*Set task*: Every line in the listing is to be echoed verbatim.

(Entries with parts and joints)

::::

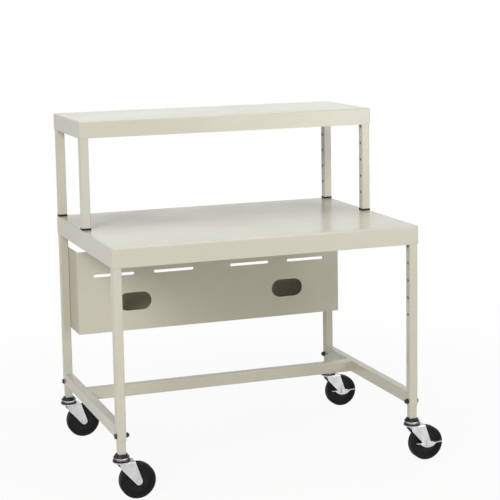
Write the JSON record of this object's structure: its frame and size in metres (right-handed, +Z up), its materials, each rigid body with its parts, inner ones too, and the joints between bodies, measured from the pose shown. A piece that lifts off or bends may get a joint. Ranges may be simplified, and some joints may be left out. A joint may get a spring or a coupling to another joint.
{
  "type": "mobile computer workstation",
  "caption": "Rolling steel desk on square legs with a raised shelf, a hanging cable box and swivel casters, some with foot brakes.",
  "frame": {"origin": "centre of the desk top's upper face", "axes": "+X to the right of a person at the desk, -Y the front, +Z up"},
  "size_m": [1.0035, 0.6908, 1.022],
  "materials": {
    "paint": "semi-gloss powder coat, warm light grey",
    "zinc": "zinc-plated steel",
    "black_steel": "black oxide steel",
    "black_plastic": "moulded black plastic",
    "hub_plastic": "moulded black nylon",
    "tyre_rubber": "black rubber"
  },
  "bodies": {
    "cart": {"desk_top": "paint", "desk_stiffeners": "paint", "desk_brackets": "paint", "front_left_leg": "paint", "front_right_leg": "paint", "rear_left_leg": "paint", "rear_right_leg": "paint", "left_side_rail": "paint", "right_side_rail": "paint", "rear_stretcher": "paint", "front_left_leg_extension": "paint", "front_right_leg_extension": "paint", "rear_left_leg_extension": "paint", "rear_right_leg_extension": "paint", "cable_box_panel": "paint", "cable_box_tray": "paint", "riser_shelf": "paint", "riser_brackets": "paint", "front_left_riser_post": "paint", "front_right_riser_post": "paint", "rear_left_riser_post": "paint", "rear_right_riser_post": "paint", "leg_bolts": "black_steel", "leg_cap_nuts": "black_steel", "frame_screws": "zinc", "riser_feet": "black_plastic", "riser_studs": "zinc", "riser_nuts": "zinc", "caster_sockets": "black_plastic", "front_left_caster_stem": "zinc", "front_right_caster_stem": "zinc", "rear_left_caster_stem": "zinc", "rear_right_caster_stem": "zinc"},
    "front_left_swivel": {"front_left_caster_fork": "zinc", "front_left_swivel_balls": "zinc", "front_left_dust_ring": "black_plastic", "front_left_axle": "zinc"},
    "front_left_wheel": {"front_left_wheel_hub": "hub_plastic", "front_left_tyre": "tyre_rubber"},
    "front_right_swivel": {"front_right_caster_fork": "zinc", "front_right_swivel_balls": "zinc", "front_right_dust_ring": "black_plastic", "front_right_axle": "zinc"},
    "front_right_wheel": {"front_right_wheel_hub": "hub_plastic", "front_right_tyre": "tyre_rubber"},
    "front_right_brake": {"front_right_brake_lever": "zinc"},
    "rear_left_swivel": {"rear_left_caster_fork": "zinc", "rear_left_swivel_balls": "zinc", "rear_left_dust_ring": "black_plastic", "rear_left_axle": "zinc"},
    "rear_left_wheel": {"rear_left_wheel_hub": "hub_plastic", "rear_left_tyre": "tyre_rubber"},
    "rear_right_swivel": {"rear_right_caster_fork": "zinc", "rear_right_swivel_balls": "zinc", "rear_right_dust_ring": "black_plastic", "rear_right_axle": "zinc"},
    "rear_right_wheel": {"rear_right_wheel_hub": "hub_plastic", "rear_right_tyre": "tyre_rubber"},
    "rear_right_brake": {"rear_right_brake_lever": "zinc"}
  },
  "joints": [
    {"name": "front_left_swivel_turn", "type": "hinge", "parent": "cart", "child": "front_left_swivel", "pos_m": [-0.4425, -0.3155, -0.654], "axis": [0, 0, 1], "continuous": true},
    {"name": "front_left_wheel_spin", "type": "hinge", "parent": "front_left_swivel", "child": "front_left_wheel", "pos_m": [-0.3995, -0.3155, -0.654], "axis": [0, 1, 0], "continuous": true},
    {"name": "front_right_swivel_turn", "type": "hinge", "parent": "cart", "child": "front_right_swivel", "pos_m": [0.4425, -0.3155, -0.654], "axis": [0, 0, 1], "continuous": true},
    {"name": "front_right_wheel_spin", "type": "hinge", "parent": "front_right_swivel", "child": "front_right_wheel", "pos_m": [0.4855, -0.3155, -0.654], "axis": [0, 1, 0], "continuous": true},
    {"name": "front_right_brake_turn", "type": "hinge", "parent": "front_right_swivel", "child": "front_right_brake", "pos_m": [0.4855, -0.3155, -0.654], "axis": [0, 1, 0], "range_deg": [0, 28]},
    {"name": "rear_left_swivel_turn", "type": "hinge", "parent": "cart", "child": "rear_left_swivel", "pos_m": [-0.4425, 0.3155, -0.654], "axis": [0, 0, 1], "continuous": true},
    {"name": "rear_left_wheel_spin", "type": "hinge", "parent": "rear_left_swivel", "child": "rear_left_wheel", "pos_m": [-0.3995, 0.3155, -0.654], "axis": [0, 1, 0], "continuous": true},
    {"name": "rear_right_swivel_turn", "type": "hinge", "parent": "cart", "child": "rear_right_swivel", "pos_m": [0.4425, 0.3155, -0.654], "axis": [0, 0, 1], "continuous": true},
    {"name": "rear_right_wheel_spin", "type": "hinge", "parent": "rear_right_swivel", "child": "rear_right_wheel", "pos_m": [0.4855, 0.3155, -0.654], "axis": [0, 1, 0], "continuous": true},
    {"name": "rear_right_brake_turn", "type": "hinge", "parent": "rear_right_swivel", "child": "rear_right_brake", "pos_m": [0.4855, 0.3155, -0.654], "axis": [0, 1, 0], "range_deg": [0, 28]}
  ]
}
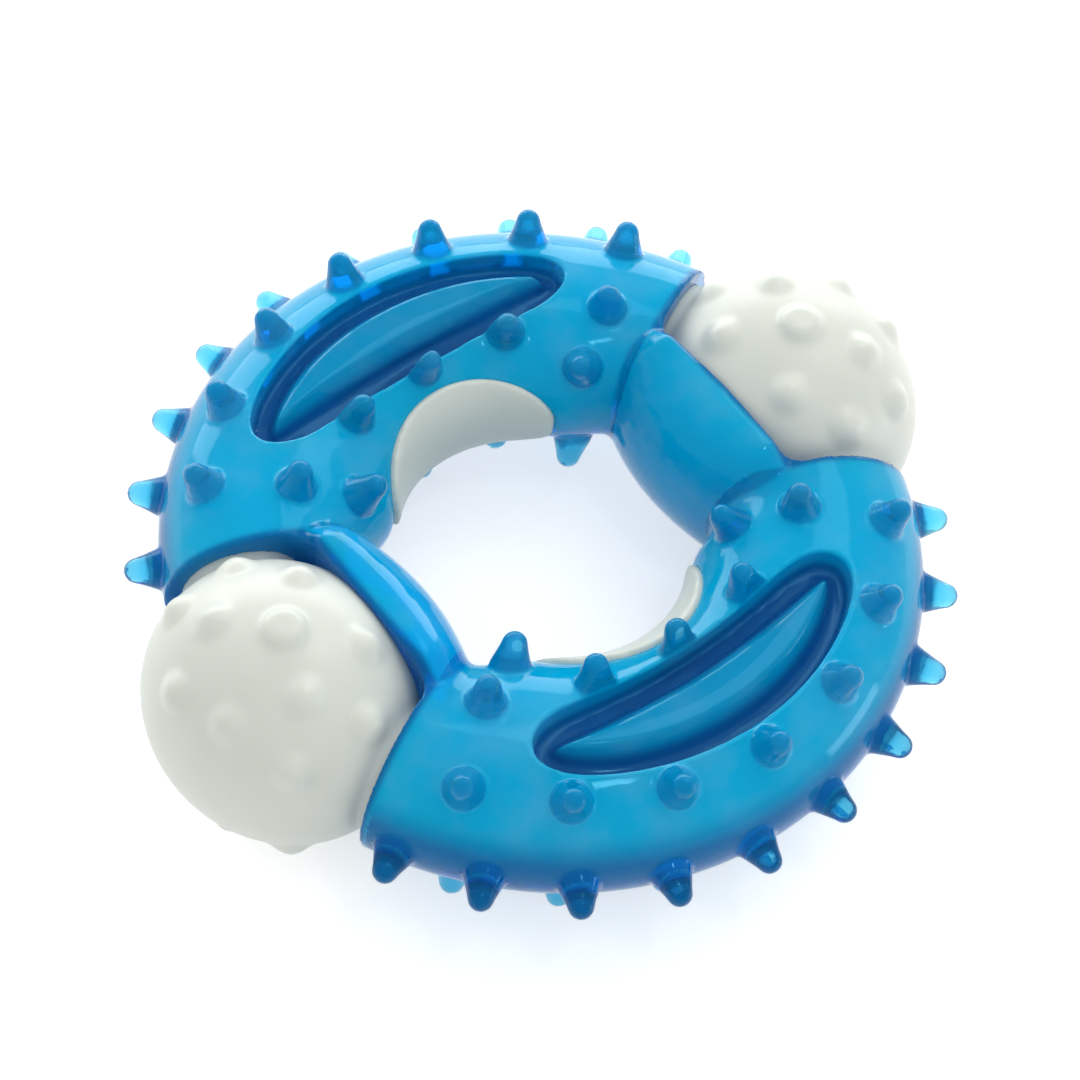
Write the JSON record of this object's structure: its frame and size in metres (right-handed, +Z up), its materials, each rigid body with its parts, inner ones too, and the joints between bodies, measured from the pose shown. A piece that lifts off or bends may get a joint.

::::

*Reply*:
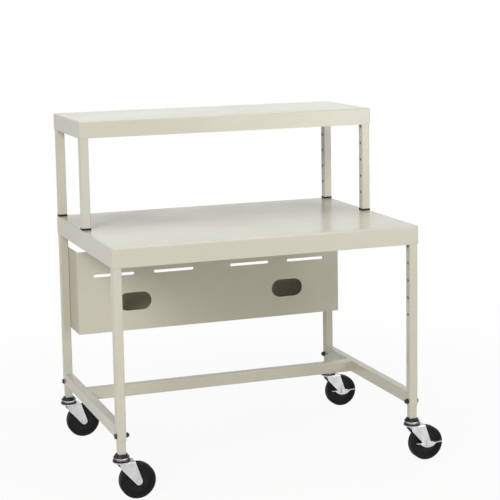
Write the JSON record of this object's structure: its frame and size in metres (right-handed, +Z up), its materials, each rigid body with its parts, inner ones too, and the joints between bodies, measured from the pose shown. A piece that lifts off or bends may get a joint. Ranges may be simplified, and some joints may be left out. A joint may get a spring or a coupling to another joint.
{
  "type": "mobile computer workstation",
  "caption": "Rolling steel desk on square legs with a raised shelf, a hanging cable box and swivel casters, some with foot brakes.",
  "frame": {"origin": "centre of the desk top's upper face", "axes": "+X to the right of a person at the desk, -Y the front, +Z up"},
  "size_m": [1.0035, 0.6908, 1.022],
  "materials": {
    "paint": "semi-gloss powder coat, warm light grey",
    "zinc": "zinc-plated steel",
    "black_steel": "black oxide steel",
    "black_plastic": "moulded black plastic",
    "hub_plastic": "moulded black nylon",
    "tyre_rubber": "black rubber"
  },
  "bodies": {
    "cart": {"desk_top": "paint", "desk_stiffeners": "paint", "desk_brackets": "paint", "front_left_leg": "paint", "front_right_leg": "paint", "rear_left_leg": "paint", "rear_right_leg": "paint", "left_side_rail": "paint", "right_side_rail": "paint", "rear_stretcher": "paint", "front_left_leg_extension": "paint", "front_right_leg_extension": "paint", "rear_left_leg_extension": "paint", "rear_right_leg_extension": "paint", "cable_box_panel": "paint", "cable_box_tray": "paint", "riser_shelf": "paint", "riser_brackets": "paint", "front_left_riser_post": "paint", "front_right_riser_post": "paint", "rear_left_riser_post": "paint", "rear_right_riser_post": "paint", "leg_bolts": "black_steel", "leg_cap_nuts": "black_steel", "frame_screws": "zinc", "riser_feet": "black_plastic", "riser_studs": "zinc", "riser_nuts": "zinc", "caster_sockets": "black_plastic", "front_left_caster_stem": "zinc", "front_right_caster_stem": "zinc", "rear_left_caster_stem": "zinc", "rear_right_caster_stem": "zinc"},
    "front_left_swivel": {"front_left_caster_fork": "zinc", "front_left_swivel_balls": "zinc", "front_left_dust_ring": "black_plastic", "front_left_axle": "zinc"},
    "front_left_wheel": {"front_left_wheel_hub": "hub_plastic", "front_left_tyre": "tyre_rubber"},
    "front_right_swivel": {"front_right_caster_fork": "zinc", "front_right_swivel_balls": "zinc", "front_right_dust_ring": "black_plastic", "front_right_axle": "zinc"},
    "front_right_wheel": {"front_right_wheel_hub": "hub_plastic", "front_right_tyre": "tyre_rubber"},
    "front_right_brake": {"front_right_brake_lever": "zinc"},
    "rear_left_swivel": {"rear_left_caster_fork": "zinc", "rear_left_swivel_balls": "zinc", "rear_left_dust_ring": "black_plastic", "rear_left_axle": "zinc"},
    "rear_left_wheel": {"rear_left_wheel_hub": "hub_plastic", "rear_left_tyre": "tyre_rubber"},
    "rear_right_swivel": {"rear_right_caster_fork": "zinc", "rear_right_swivel_balls": "zinc", "rear_right_dust_ring": "black_plastic", "rear_right_axle": "zinc"},
    "rear_right_wheel": {"rear_right_wheel_hub": "hub_plastic", "rear_right_tyre": "tyre_rubber"},
    "rear_right_brake": {"rear_right_brake_lever": "zinc"}
  },
  "joints": [
    {"name": "front_left_swivel_turn", "type": "hinge", "parent": "cart", "child": "front_left_swivel", "pos_m": [-0.4425, -0.3155, -0.654], "axis": [0, 0, 1], "continuous": true},
    {"name": "front_left_wheel_spin", "type": "hinge", "parent": "front_left_swivel", "child": "front_left_wheel", "pos_m": [-0.3995, -0.3155, -0.654], "axis": [0, 1, 0], "continuous": true},
    {"name": "front_right_swivel_turn", "type": "hinge", "parent": "cart", "child": "front_right_swivel", "pos_m": [0.4425, -0.3155, -0.654], "axis": [0, 0, 1], "continuous": true},
    {"name": "front_right_wheel_spin", "type": "hinge", "parent": "front_right_swivel", "child": "front_right_wheel", "pos_m": [0.4855, -0.3155, -0.654], "axis": [0, 1, 0], "continuous": true},
    {"name": "front_right_brake_turn", "type": "hinge", "parent": "front_right_swivel", "child": "front_right_brake", "pos_m": [0.4855, -0.3155, -0.654], "axis": [0, 1, 0], "range_deg": [0, 28]},
    {"name": "rear_left_swivel_turn", "type": "hinge", "parent": "cart", "child": "rear_left_swivel", "pos_m": [-0.4425, 0.3155, -0.654], "axis": [0, 0, 1], "continuous": true},
    {"name": "rear_left_wheel_spin", "type": "hinge", "parent": "rear_left_swivel", "child": "rear_left_wheel", "pos_m": [-0.3995, 0.3155, -0.654], "axis": [0, 1, 0], "continuous": true},
    {"name": "rear_right_swivel_turn", "type": "hinge", "parent": "cart", "child": "rear_right_swivel", "pos_m": [0.4425, 0.3155, -0.654], "axis": [0, 0, 1], "continuous": true},
    {"name": "rear_right_wheel_spin", "type": "hinge", "parent": "rear_right_swivel", "child": "rear_right_wheel", "pos_m": [0.4855, 0.3155, -0.654], "axis": [0, 1, 0], "continuous": true},
    {"name": "rear_right_brake_turn", "type": "hinge", "parent": "rear_right_swivel", "child": "rear_right_brake", "pos_m": [0.4855, 0.3155, -0.654], "axis": [0, 1, 0], "range_deg": [0, 28]}
  ]
}
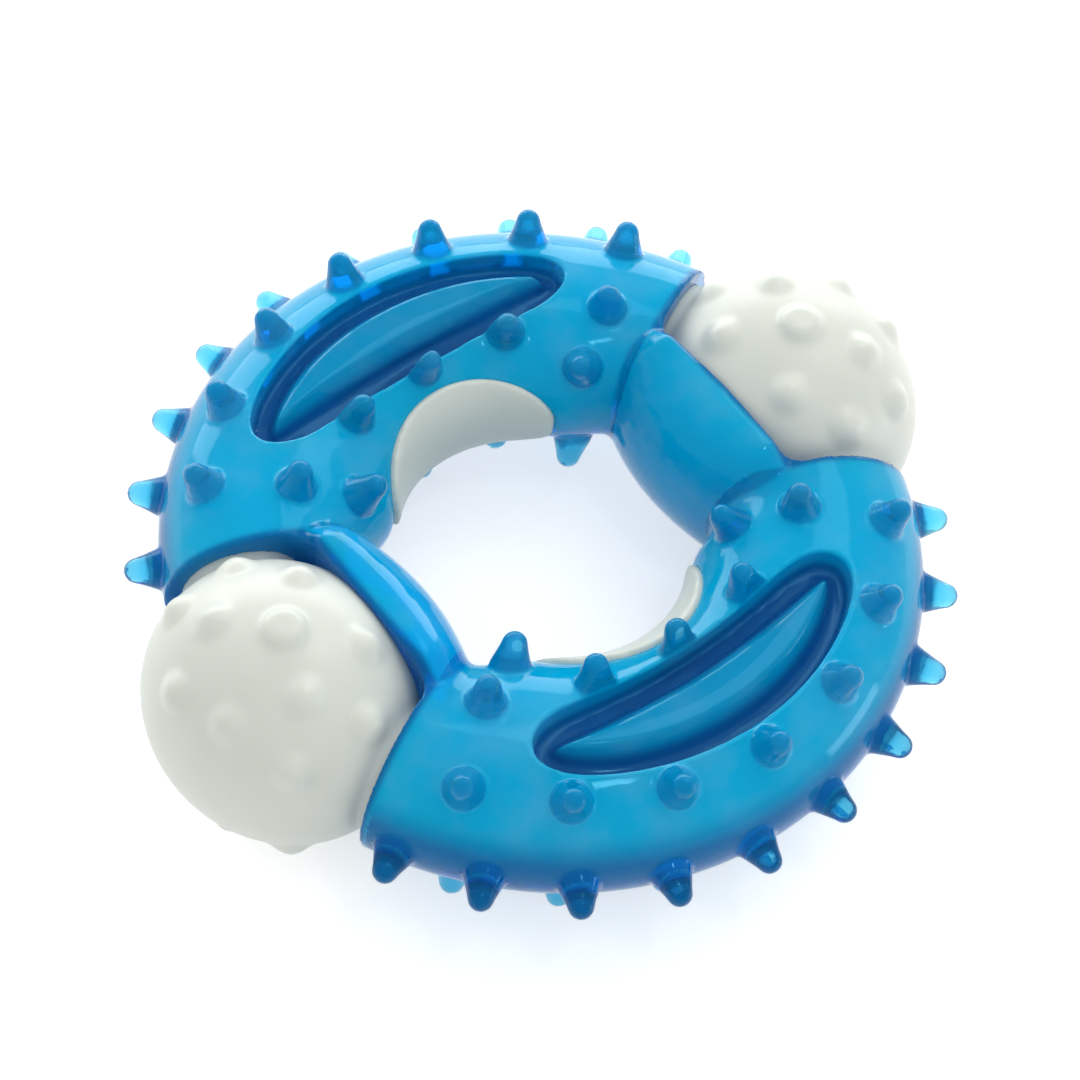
Write the JSON record of this object's structure: its frame and size in metres (right-handed, +Z up), its materials, each rigid body with its parts, inner ones too, and the joints between bodies, measured from the pose shown. A piece that lifts off or bends may get a joint.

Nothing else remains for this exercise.